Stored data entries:
## Start

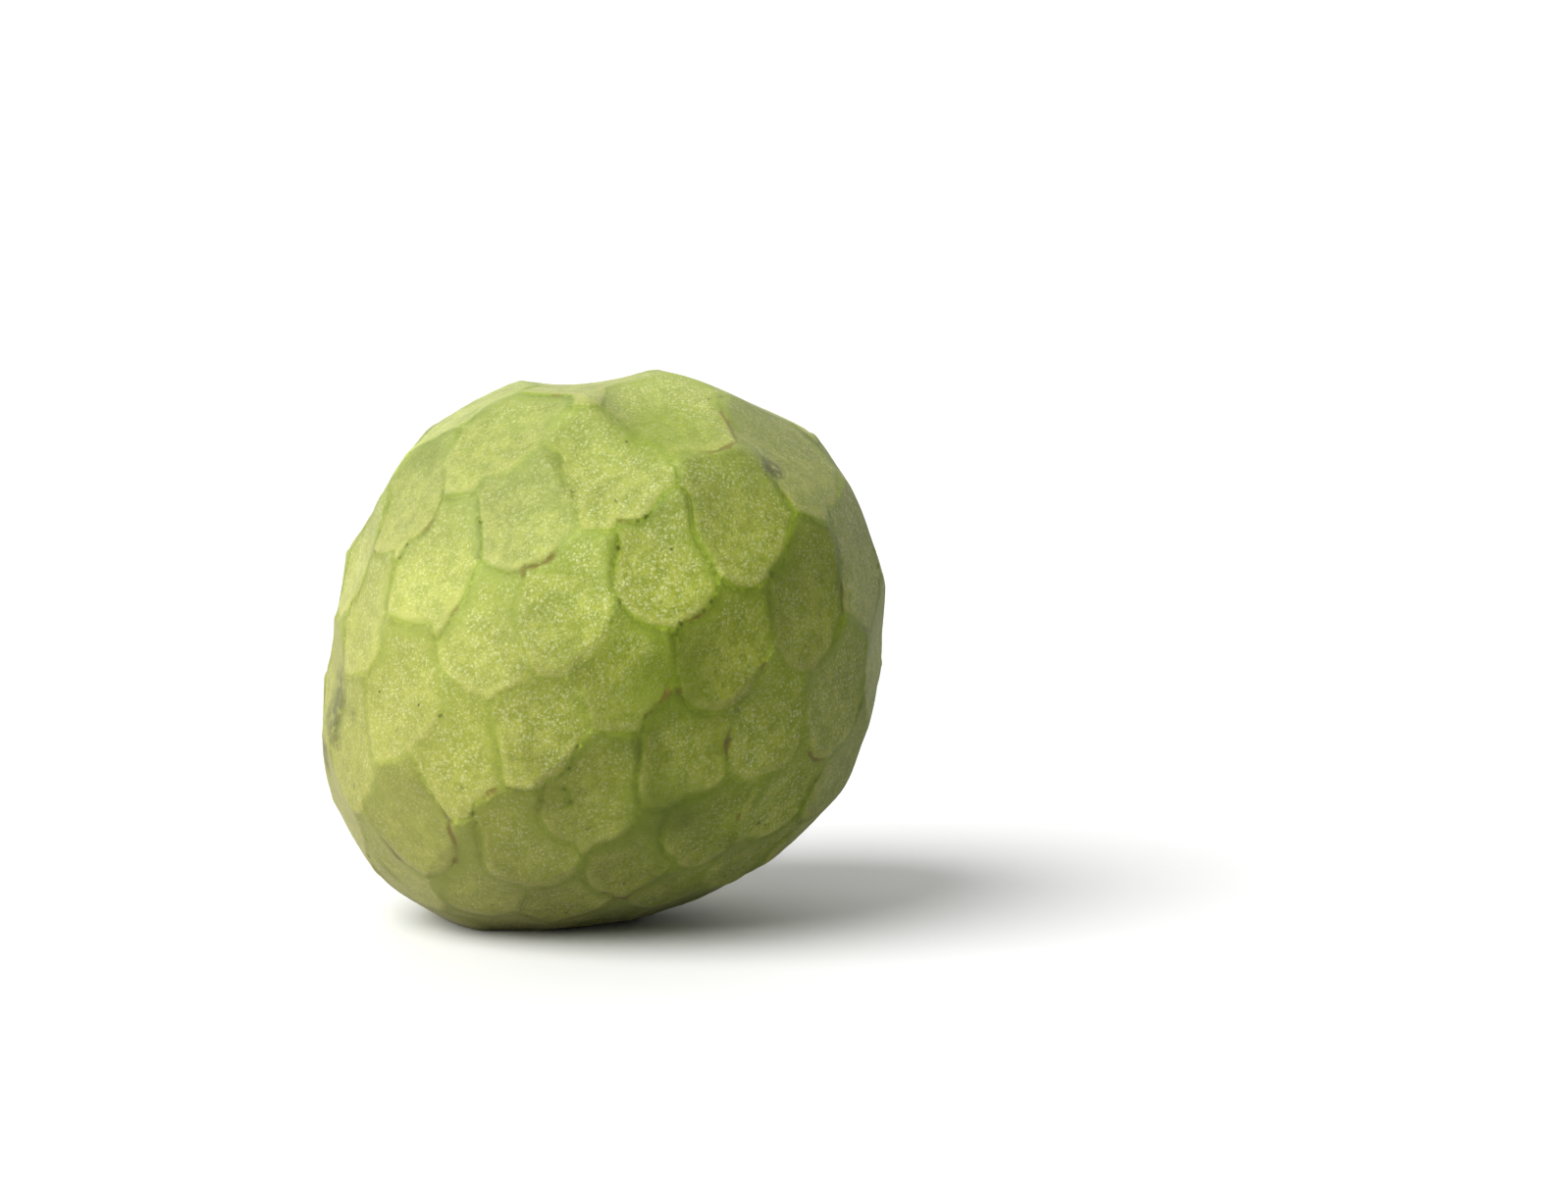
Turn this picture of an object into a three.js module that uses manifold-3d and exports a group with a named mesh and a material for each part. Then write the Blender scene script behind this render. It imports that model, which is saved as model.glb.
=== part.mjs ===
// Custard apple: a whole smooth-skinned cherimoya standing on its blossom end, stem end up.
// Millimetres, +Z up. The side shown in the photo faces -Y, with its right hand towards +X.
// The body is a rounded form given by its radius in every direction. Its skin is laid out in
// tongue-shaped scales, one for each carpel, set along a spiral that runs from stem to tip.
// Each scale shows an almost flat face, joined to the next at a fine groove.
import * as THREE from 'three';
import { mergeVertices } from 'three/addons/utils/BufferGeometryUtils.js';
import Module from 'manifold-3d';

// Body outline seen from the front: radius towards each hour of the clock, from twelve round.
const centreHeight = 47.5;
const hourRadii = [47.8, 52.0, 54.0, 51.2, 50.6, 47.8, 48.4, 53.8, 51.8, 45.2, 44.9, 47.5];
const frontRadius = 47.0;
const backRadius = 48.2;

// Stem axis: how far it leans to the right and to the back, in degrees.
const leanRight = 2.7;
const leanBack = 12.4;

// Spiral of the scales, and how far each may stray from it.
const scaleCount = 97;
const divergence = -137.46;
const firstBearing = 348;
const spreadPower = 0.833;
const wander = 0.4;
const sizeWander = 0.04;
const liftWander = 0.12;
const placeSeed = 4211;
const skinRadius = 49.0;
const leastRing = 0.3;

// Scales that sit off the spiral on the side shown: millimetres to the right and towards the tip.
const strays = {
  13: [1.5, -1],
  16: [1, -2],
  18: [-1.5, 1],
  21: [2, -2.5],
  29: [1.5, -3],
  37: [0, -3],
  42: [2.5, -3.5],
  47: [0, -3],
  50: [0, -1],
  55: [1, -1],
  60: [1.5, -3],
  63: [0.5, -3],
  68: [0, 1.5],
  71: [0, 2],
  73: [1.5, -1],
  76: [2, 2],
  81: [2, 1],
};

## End
## Start

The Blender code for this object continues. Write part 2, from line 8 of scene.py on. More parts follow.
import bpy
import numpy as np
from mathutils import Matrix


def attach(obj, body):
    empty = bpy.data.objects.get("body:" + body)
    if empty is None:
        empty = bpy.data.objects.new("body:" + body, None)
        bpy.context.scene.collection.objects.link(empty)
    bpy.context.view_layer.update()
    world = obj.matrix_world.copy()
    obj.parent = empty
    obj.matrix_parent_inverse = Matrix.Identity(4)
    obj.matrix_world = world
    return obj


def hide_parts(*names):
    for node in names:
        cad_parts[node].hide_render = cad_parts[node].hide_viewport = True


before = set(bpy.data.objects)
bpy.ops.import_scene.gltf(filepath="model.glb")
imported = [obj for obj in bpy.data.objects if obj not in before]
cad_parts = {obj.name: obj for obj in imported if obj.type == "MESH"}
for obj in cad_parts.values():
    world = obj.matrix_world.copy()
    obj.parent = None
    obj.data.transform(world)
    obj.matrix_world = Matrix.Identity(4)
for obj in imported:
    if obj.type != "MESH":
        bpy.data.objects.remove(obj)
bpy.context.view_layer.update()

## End
## Start

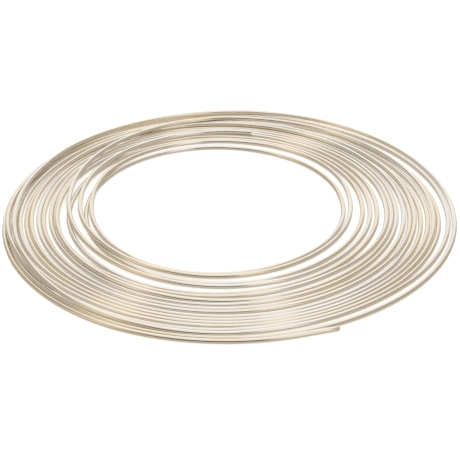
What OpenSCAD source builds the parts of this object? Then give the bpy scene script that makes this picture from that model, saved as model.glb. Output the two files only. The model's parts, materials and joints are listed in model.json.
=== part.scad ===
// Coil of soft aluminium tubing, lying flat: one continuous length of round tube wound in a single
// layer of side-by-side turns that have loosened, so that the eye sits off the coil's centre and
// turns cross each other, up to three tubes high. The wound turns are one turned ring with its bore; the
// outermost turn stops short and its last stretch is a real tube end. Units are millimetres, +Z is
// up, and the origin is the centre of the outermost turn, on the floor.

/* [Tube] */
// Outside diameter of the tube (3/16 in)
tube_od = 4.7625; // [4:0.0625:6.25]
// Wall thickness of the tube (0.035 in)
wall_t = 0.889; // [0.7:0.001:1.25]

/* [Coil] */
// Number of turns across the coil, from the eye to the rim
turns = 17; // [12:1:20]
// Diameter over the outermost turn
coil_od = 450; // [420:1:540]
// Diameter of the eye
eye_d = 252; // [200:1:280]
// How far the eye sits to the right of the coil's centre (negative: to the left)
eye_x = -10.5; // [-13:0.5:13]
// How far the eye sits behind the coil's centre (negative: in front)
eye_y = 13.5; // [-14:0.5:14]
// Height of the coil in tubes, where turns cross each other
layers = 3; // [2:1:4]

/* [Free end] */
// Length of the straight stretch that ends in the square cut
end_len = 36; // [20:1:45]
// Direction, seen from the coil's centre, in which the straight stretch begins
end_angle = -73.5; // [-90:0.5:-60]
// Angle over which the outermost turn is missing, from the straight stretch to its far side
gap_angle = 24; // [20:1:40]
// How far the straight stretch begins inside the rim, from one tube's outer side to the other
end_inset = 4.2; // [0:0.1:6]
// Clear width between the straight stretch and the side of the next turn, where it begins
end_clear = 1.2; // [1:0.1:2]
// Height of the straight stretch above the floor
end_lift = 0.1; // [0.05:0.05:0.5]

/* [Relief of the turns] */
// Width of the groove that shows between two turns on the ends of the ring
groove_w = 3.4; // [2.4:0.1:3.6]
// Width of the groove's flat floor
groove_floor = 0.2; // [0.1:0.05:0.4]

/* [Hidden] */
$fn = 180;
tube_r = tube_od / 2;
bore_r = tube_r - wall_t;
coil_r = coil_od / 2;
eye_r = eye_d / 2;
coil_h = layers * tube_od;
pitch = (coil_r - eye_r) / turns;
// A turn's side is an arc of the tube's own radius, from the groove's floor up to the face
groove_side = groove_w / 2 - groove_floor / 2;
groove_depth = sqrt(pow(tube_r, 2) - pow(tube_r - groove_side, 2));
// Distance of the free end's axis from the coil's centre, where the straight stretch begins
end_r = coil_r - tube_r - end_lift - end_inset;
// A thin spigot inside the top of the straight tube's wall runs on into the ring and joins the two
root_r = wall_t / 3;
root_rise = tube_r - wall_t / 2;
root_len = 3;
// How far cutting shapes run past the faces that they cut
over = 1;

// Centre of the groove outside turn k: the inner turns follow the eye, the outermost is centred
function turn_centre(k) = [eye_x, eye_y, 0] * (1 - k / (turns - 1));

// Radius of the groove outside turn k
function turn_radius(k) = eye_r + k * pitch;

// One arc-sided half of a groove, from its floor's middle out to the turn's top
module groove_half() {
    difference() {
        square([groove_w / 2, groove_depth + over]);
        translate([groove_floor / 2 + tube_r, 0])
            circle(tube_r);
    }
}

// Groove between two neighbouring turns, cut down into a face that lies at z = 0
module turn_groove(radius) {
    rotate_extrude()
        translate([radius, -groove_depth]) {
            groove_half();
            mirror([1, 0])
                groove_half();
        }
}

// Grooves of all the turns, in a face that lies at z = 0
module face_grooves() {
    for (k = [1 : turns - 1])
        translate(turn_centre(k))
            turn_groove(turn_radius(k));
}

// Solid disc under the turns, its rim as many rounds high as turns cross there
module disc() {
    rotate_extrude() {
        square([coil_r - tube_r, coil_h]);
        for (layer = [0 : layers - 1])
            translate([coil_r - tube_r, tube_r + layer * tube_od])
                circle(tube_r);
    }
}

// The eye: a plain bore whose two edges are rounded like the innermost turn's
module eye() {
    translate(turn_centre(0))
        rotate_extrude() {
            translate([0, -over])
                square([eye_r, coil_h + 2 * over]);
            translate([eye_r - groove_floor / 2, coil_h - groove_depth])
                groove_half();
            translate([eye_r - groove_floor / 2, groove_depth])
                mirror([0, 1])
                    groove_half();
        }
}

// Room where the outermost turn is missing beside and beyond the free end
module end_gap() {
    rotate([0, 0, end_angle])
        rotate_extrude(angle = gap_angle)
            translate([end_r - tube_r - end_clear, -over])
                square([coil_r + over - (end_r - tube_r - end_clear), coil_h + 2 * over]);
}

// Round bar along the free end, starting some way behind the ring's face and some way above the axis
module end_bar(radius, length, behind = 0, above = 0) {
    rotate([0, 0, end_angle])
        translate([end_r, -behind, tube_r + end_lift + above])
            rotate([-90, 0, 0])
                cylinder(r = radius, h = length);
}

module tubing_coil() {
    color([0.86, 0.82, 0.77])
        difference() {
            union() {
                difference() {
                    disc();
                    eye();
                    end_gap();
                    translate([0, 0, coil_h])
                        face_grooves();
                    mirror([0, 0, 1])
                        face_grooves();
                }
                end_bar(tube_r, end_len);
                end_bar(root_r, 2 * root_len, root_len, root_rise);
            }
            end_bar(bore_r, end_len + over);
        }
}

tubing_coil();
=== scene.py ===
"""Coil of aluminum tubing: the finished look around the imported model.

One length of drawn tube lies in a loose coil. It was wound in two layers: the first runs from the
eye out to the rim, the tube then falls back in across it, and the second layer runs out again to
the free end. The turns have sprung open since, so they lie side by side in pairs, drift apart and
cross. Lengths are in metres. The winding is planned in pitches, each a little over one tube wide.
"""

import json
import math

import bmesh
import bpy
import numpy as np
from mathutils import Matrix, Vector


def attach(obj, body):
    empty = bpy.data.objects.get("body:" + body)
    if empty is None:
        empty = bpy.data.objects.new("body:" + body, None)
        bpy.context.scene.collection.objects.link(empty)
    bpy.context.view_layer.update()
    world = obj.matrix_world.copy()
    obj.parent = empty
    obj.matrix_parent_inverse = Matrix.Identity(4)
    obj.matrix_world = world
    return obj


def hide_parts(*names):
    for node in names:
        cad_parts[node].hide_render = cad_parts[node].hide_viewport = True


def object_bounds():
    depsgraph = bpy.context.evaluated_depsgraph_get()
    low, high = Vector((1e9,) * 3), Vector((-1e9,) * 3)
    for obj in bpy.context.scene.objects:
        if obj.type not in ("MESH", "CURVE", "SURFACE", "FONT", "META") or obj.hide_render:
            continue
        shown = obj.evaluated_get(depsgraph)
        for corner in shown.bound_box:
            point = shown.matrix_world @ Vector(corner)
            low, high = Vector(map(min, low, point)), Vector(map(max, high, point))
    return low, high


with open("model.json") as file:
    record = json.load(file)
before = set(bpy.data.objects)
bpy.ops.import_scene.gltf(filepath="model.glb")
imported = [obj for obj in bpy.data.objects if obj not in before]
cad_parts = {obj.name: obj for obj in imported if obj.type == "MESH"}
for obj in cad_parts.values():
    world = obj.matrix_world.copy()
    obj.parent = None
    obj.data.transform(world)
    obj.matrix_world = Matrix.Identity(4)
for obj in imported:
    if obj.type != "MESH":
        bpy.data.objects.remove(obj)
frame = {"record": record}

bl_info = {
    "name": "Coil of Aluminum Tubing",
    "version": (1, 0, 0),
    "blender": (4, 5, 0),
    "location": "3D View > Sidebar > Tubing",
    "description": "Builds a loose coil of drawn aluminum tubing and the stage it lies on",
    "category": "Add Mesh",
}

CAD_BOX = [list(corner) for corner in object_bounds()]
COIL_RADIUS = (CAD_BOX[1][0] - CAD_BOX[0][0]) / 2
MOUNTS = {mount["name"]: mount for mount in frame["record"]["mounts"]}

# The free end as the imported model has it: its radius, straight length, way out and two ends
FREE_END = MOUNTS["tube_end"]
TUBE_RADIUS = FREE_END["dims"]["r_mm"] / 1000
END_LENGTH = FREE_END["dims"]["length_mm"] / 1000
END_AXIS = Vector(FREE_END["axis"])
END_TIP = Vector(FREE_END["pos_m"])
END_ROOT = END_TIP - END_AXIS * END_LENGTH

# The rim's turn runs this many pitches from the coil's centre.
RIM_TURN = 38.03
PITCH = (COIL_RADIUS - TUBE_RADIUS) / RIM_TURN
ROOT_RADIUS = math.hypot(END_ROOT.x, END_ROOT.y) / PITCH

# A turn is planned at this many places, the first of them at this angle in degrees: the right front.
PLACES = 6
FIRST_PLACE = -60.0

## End

WHAT TO WORK ON:
Using the data above, transcribe the lines that run from the line with "What OpenSCAD source" to the line with "on the floor.", both ends kept, and output nothing else.

EXERCISE RESULT:
What OpenSCAD source builds the parts of this object? Then give the bpy scene script that makes this picture from that model, saved as model.glb. Output the two files only. The model's parts, materials and joints are listed in model.json.
=== part.scad ===
// Coil of soft aluminium tubing, lying flat: one continuous length of round tube wound in a single
// layer of side-by-side turns that have loosened, so that the eye sits off the coil's centre and
// turns cross each other, up to three tubes high. The wound turns are one turned ring with its bore; the
// outermost turn stops short and its last stretch is a real tube end. Units are millimetres, +Z is
// up, and the origin is the centre of the outermost turn, on the floor.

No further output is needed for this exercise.